Sonoma Cheese Factory plans are vague but council OK's 15-year-old use permit
The Sonoma Cheese Factory was finally given the green light to operate its Plaza-facing deli and shop under its pre-existing 2004 use permit – after a lengthy and contentious process that saw Mayor Amy Harrington scold city staff for allowing 15 years of confusion and contradiction, and a fracture in the 2019 City Council’s so-called “liberal coalition.”
The topic occupied almost two and a half hours of the City Council’s meeting on Monday, June 24, which was but a slice of the travails the family-owned downtown business has endured in the last couple years as they attempted to find a new path forward for the financially struggling operation.
The council’s purpose was to decide the appeal the Viviani family made when the Planning Commission voted against the recertification in February, in part because the Trust did not appear fully forthcoming about their plans for the future, given their association with Oxbow Market developer Steve Carlin, among other factors.
In addition, the Planning Commission recognized that the 2004 permit did not specifically allow a restaurant, and food service has been and will continue to be a feature of the downtown Sonoma location. They urged the Viviani Trust to apply for a new use permit that accurately reflected their current operation as well as future plans.

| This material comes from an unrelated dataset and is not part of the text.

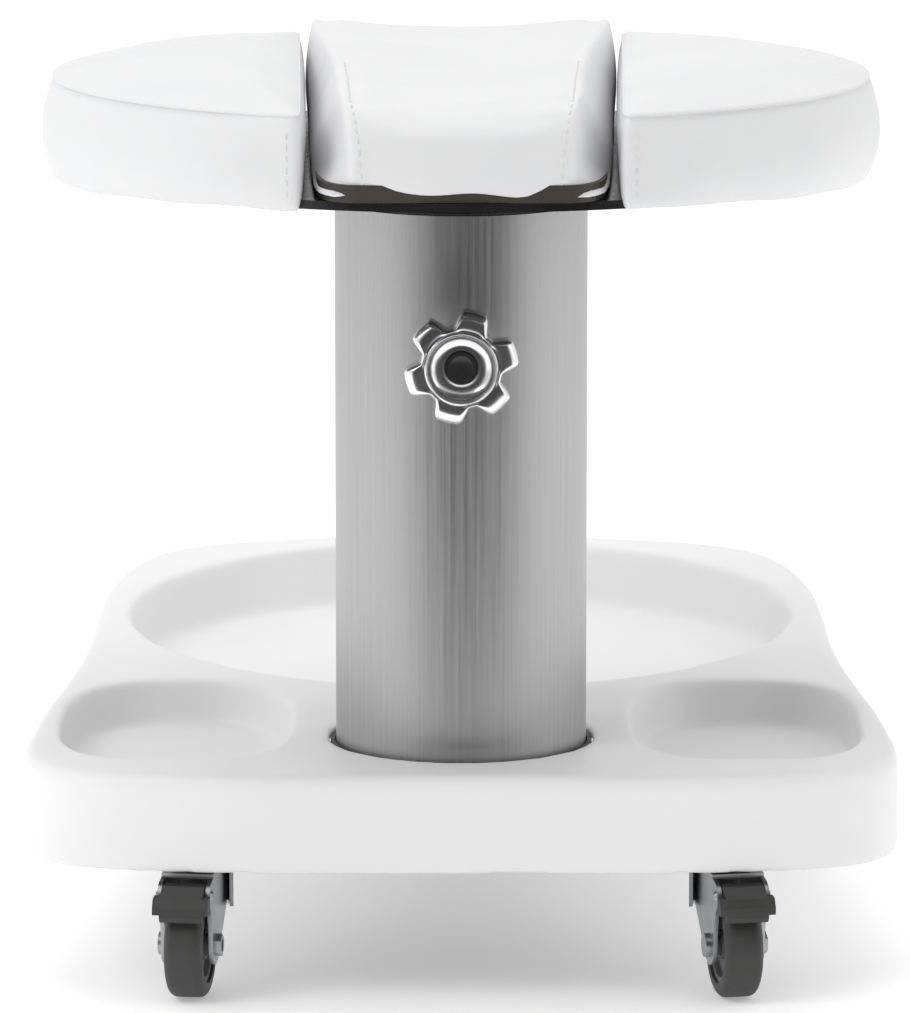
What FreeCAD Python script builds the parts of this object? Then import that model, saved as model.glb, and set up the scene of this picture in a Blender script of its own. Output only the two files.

The City Council also had to grapple with both of those issues, and it paid particular attention to the issue of the non-existent restaurant permit in the ongoing operation of the “deli.”
“The problem with dealing with such an old permit, with none of the participants being present, is that we don’t know what they mean,” said a visibly frustrated Mayor Amy Harrington.
As of December 2018, when the Cheese Factory closed its doors (“until spring,” as they stated at the time, though it remains closed today), the business not only had a sandwich shop but a barbecue (for “pretty solid hamburgers,” as Logan Harvey said), a gelato and espresso station, wine tasting, beer and wine for sale both on-sale and off-sale, as well as retail sales of food items (primarily but not exclusively cheese) and clothing, kitchen goods and other miscellaneous items.
Viviani Trust attorney Alicia Guerra defined these uses as “legal non-conforming” and asserted they were all allowed under the 2004 use permit and other permits the business had accumulated along the way.
The 2004 use permit that the Vivianis were pursuing would, in theory, allow up to nine tenants in the Cheese Factory “shopping center” – one of several terms that might describe the operational model for the business. (The 2004 use permit specified a nine-business limit.)
Harrington attempted to pin down Guerra or the Viviani sisters, both of whom made brief statements at the podium, on what their plans were going forward. “There’s no plan?” the Mayor asked incredulously.
“That’s correct at this time,” responded Guerra.
She added, “We would like confirmation this evening that the 2004 use permit is in effect, then we can build out the nine stalls; if we get a different answer we’ll have to rethink this,” she said. “The idea is to build out Mr. Viviani’s dreams for the Cheese Factory.”
Councilmember Rachel Hundley was particularly analytical, and skeptical, about the 15-year-old use permit and what it did and did not include, questioning the Vivianis’ broad interpretation of it. “If there was something that should have been in this document that wasn’t, then it wasn’t in there.”